Let's assume that one's car is so poorly maintained that it needs a friend to tow it home via a rope once per week on average, causing a huge traffic delay each time.

These people, who are common in my imagination but probably not in reality, are the ones that infuriate me. I erroneously attribute almost 20% of traffic jams to their poor car maintenance:)

You guys obviously don't know me, but this is an example of my terribly unfunny brand of humor.
 
Man, I am a really slow learner sometimes:) Im driving in to work this am on the exact same route as in my story above. I get an important conference call from work, so I listen on the car's Bluetooth speaker as I drive to work

After a while, I see the same hill from my story, and anxiety shot through me, as as unbelievable as it is, I forgot to hit the hv button AGAIN!!!!

Luckily, I had a couple of ev miles left, so ev charge got me to a safe ev mileage with no other actions needed.

I'm definitely going to start hv button pushing in the beginning instead of the ending of my trips:)
 
I'll usually drive the first 6-8 miles in EV and then switch to HV (just to get a little room in the battery for regen). Then I'll switch back to EV when I have a couple of more miles on the battery GOM than the trip remaining (assuming I can charge at the destination). I don't mind giving up a couple of miles of EV just to make sure I don't have to run the engine with a discharged battery.
 
There was a member who claimed to never charge the battery and the car was driven as a taxi/uber. I recall the car had been driven nearly 200,000 miles in 2 years. It must be close to miraculous that this vehicle was never hobbled on the side of the road.

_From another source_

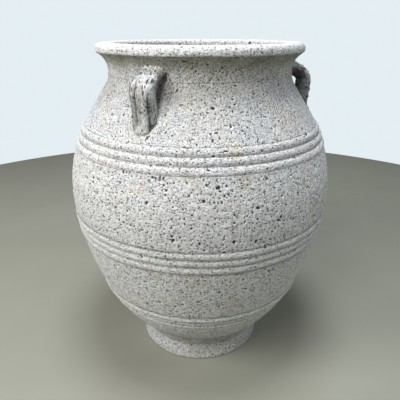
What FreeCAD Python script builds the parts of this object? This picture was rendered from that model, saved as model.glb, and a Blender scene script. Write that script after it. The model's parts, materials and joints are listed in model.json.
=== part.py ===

Shortly after we got our new Clarity, we powered southbound on I-5 over the Siskiyou pass in EV mode, draining the battery after just 25 miles of travel. We then continued through hilly/mountainous terrain for roughly 80 more miles with a drained battery until we passed Lake Shasta and dropped into Redding. The engine revved along the way but the car always maintained speeds of 60-70mph. At some point in the San Joaquin Valley I enabled HV Charge just to see how it worked. It took about 45 minutes to charge the battery half way so I set it back to HV.

Eventually we reached the Grapevine and went over the Tejon Pass, still with a half charged battery. Granted, this is a long steady incline and we’d done the north side of the Siskiyou Pass in EV, but the performance of the car with a half charged battery wasn’t noticeably different that the way it performed with a depleted battery.

If there’s a moral to this story it’s that I can see how an owner might drive many miles on gasoline with a depleted battery.
 
It's just unbelievable that if you forget to hit a button and if you're going more than 50 Miles, the car could very well lose almost all power and strand you on the side of the road for 20 minutes, (to recharge.). This assumes that you have enough power to get to the side of the road. If you are on a steep roadway, this situation could have a terrible story.